Two consecutive suicide bombings were carried out by Hamas militants on 30 July 1997 at the Mahane Yehuda Market in Jerusalem, the city's main open-air fruit and vegetable market. Sixteen people were killed in the attack and 178 were injured.

==The attack==
On Wednesday, 30 July 1997 at 1:15 pm, two Palestinian suicide bombers who carried bags laden with explosives and nails detonated their explosive devices 45 meters (150 feet) apart almost simultaneously in a central alley in the popular outdoor market, killing 16 civilians, among them an Arab resident of Eilabun, and injuring 178 people, many of them teenagers and tourists.

Thirteen Israelis were killed immediately and three others died later from their injuries.

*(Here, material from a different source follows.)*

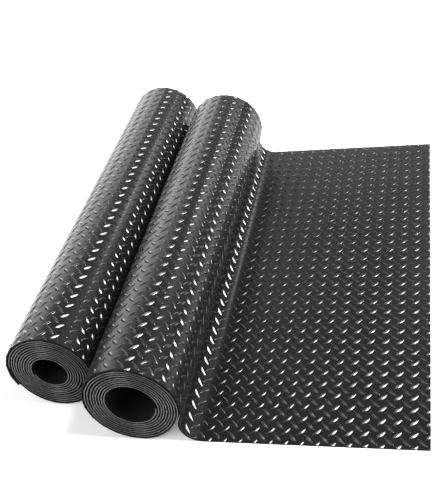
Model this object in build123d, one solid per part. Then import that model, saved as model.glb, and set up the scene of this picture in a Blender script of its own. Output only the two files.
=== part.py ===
"""Two tread-plate rubber floor mats: the front one partly unrolled, the rear one fully rolled.

Each mat is one moulded sheet, cut here into named sections that can move against each other.
Millimetres, +Z up, Y along the rolls, origin on the floor at the centre of the footprint.
"""

import math
import os

from build123d import *

os.makedirs("parts", exist_ok=True)

# Driving dimensions
mat_width = 1000.0  # length of each roll
thickness = 4.0  # overall, over the raised treads
turn_pitch = 5.1  # from one turn of a roll to the next
cells_across = 34  # tread cells over the width of the mat
joint_gap = 0.4  # clear slot between two sections that hinge

front_radius = 98.0
front_turns = 9
foot_x = 122.0  # where the unrolled sheet meets the floor, from the roll's axis
hinge_x = 190.0  # first bend line of the free end, from the roll's axis
strip_count = 12

rear_radius = 95.0
rear_turns = 11
roll_gap = 3.0  # between the two rolls, along the floor
rear_shift = 80.0  # how far the rear roll is pushed back along Y

tail_end = -25.0  # angle above the horizontal where the loose end of the rear roll stops
tail_count = 5  # sections of the loose end, each one tread cell long

# Every turn drops to the next one inside this sector, seen from the roll's axis
step_from = 270.0
step_to = 340.0
inner_end = 262.0  # where the sheet ends inside the roll

# Worked out from the driving dimensions
strip_length = mat_width / cells_across
rear_x = -2 * math.sqrt(front_radius * rear_radius) - roll_gap
sheet_end = hinge_x + strip_count * strip_length
tail_step = math.degrees(strip_length / (rear_radius - thickness / 2))
tail_start = tail_end + tail_count * tail_step
middle_x = (rear_x - rear_radius + sheet_end) / 2
middle_y = (mat_width + rear_shift) / 2

ramp_radius = foot_x**2 / (4 * (front_radius - thickness / 2))  # of the sheet's middle line
leave_angle = math.degrees(math.atan2(ramp_radius - front_radius + thickness / 2, foot_x))


def section(outline, y):
    """Extrudes an outline drawn in X and Z over the mat's width, from y on."""
    plane = Plane(origin=(0, y, 0), x_dir=(1, 0, 0), z_dir=(0, -1, 0))
    return extrude(plane * outline, amount=-mat_width)


def band(arcs):
    """A strip of the mat's thickness along joined arcs, each (centre, outer radius, start, end)."""
    outer = [CenterArc(c, r, a, b - a) for c, r, a, b in arcs]
    inner = [CenterArc(c, r - thickness, a, b - a) for c, r, a, b in arcs]
    ends = [Line(outer[0] @ 0, inner[0] @ 0), Line(outer[-1] @ 1, inner[-1] @ 1)]
    return make_face([*outer, *inner, *ends])


def polar(angle, length):
    return (length * math.cos(math.radians(angle)), length * math.sin(math.radians(angle)))


def turn(radius, start):
    """One turn of a roll about the origin, from the start angle down to the next turn."""
    fold = math.radians(step_to - step_from)
    a, b = 2 * (1 - math.cos(fold)), 4 * turn_pitch
    shift = (b + math.sqrt(b**2 - 4 * a * turn_pitch**2)) / (2 * a)
    middle = (step_from + step_to) / 2
    return [
        ((0, 0), radius, start, step_from),
        (polar(step_from, shift), radius - shift, step_from, middle),
        (polar(step_to, -shift), radius - turn_pitch + shift, middle, step_to),
    ]


def roll(radius, turns, start):
    """The outlines of a roll's outer, middle and inner turns, about its own axis."""
    first, second = turns // 3, 2 * turns // 3
    groups = [range(first), range(first, second), range(second, turns)]
    outlines = []
    for group in groups:
        arcs = []
        for k in group:
            arcs += turn(radius - k * turn_pitch, start if k == 0 else step_to - 360)
        if turns - 1 in group:
            arcs.append(((0, 0), radius - turns * turn_pitch, step_to - 360, inner_end))
        outlines.append(band(arcs))
    return dict(zip(("outer_turns", "middle_turns", "inner_turns"), outlines))


def flat(x_from, x_to):
    """A flat strip of the mat on the floor."""
    size = x_to - x_from
    return Pos((x_from + x_to) / 2, thickness / 2) * Rectangle(size, thickness)


solids = {}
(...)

The Mahane Yehuda attack was followed by a triple suicide bombing on the Ben Yehuda pedestrian mall in downtown Jerusalem on 4 September, which killed five Israelis and wounded over 190.

==Aftermath==
In retaliation for these and other attacks, a decision was reached to target Hamas leaders. According to an Israeli press release, Mossad agents tried to poison chairman Khaled Mashal, who resided at the time in Jordan. The assassination attempt failed and the Mossad agents were captured by the Jordanian authorities. They were later released in exchange for the release of Sheikh Ahmed Yassin, the founder and "spiritual leader" of Hamas who was serving a life sentence in an Israeli prison.